Jesús ha afirmado: "La verdad os hará libres". No es lícito renunciar a la confesión de Cristo por complacer a los hombres. Jesús es "signo de contradicción". Pero Él mismo ha advertido que el que se niegue a confesarle delante de los hombres será negado por Él delante de su Padre. Unirse a costa de Él es insensato: Él ha venido a "separar al hombre de los suyos"; "el que ama al padre o a la madre más que a mí, no es digno de mí".

San Juan, el apóstol máximo del amor fraterno tanto que llegó a decir: "El que dice que ama a Dios a quien no ve, y no ama al hermano a quien ve, es un mentiroso", afirma que este amor al hombre está enraizado en el amor de Dios, que se nos manifestó dándonos a su único Hijo. Por tanto, este amor fraterno es inseparable de la confesión de la realidad y doctrina de Jesucristo. Para el apóstol es lo mismo "andar en la caridad" que "andar en la verdad".

(Estoy entreviendo que alguno, al oír hablar de la unidad por la verdad, traerá a la memoria las múltiples discrepancias y confusiones que cree advertir en el seno mismo de la Iglesia. Quizá esté a punto de pronunciar una expresión tempestuosa: Asamblea conjunta.)
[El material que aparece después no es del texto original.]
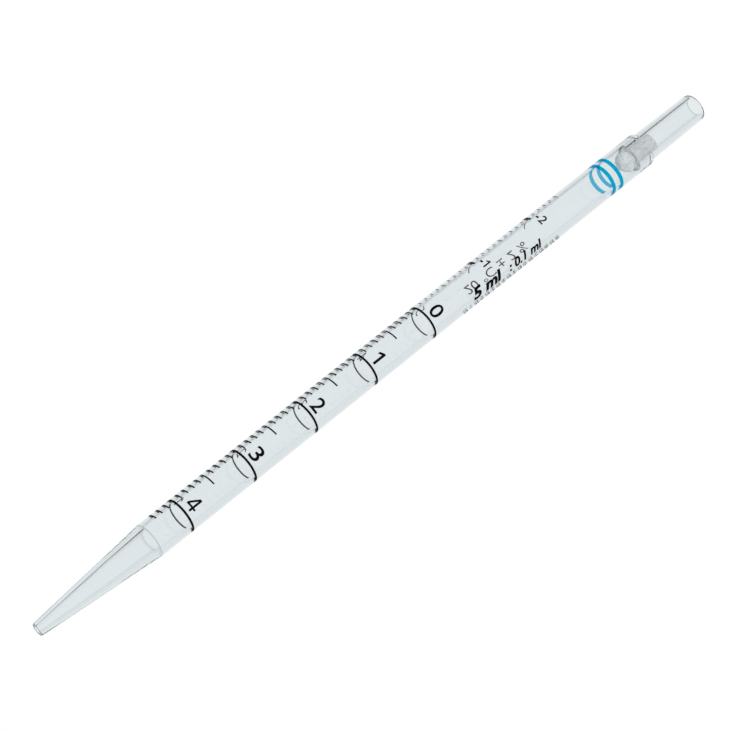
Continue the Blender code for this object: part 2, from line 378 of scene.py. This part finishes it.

Quisiera dejar en alto unas palabras maravillosas de Pablo VI, en la exhortación dirigida a todos los obispos del mundo, al conmemorarse el quinto aniversario del Concilio, para que prediquen la fe pura e íntegra: "Sepamos caminar fraternalmente con todos los que, privados de esa luz que nosotros gozamos, tratan de llegar a la casa paterna a través de la niebla de la duda. Pero si nosotros compartimos sus angustias, que sea para tratar de curarlas. Si les presentamos a Jesucristo, que sea el Hijo de Dios "hecho hombre para salvarnos y hacernos participar de su vida, y no una figura totalmente humana, por maravillosa y atrayente que sea".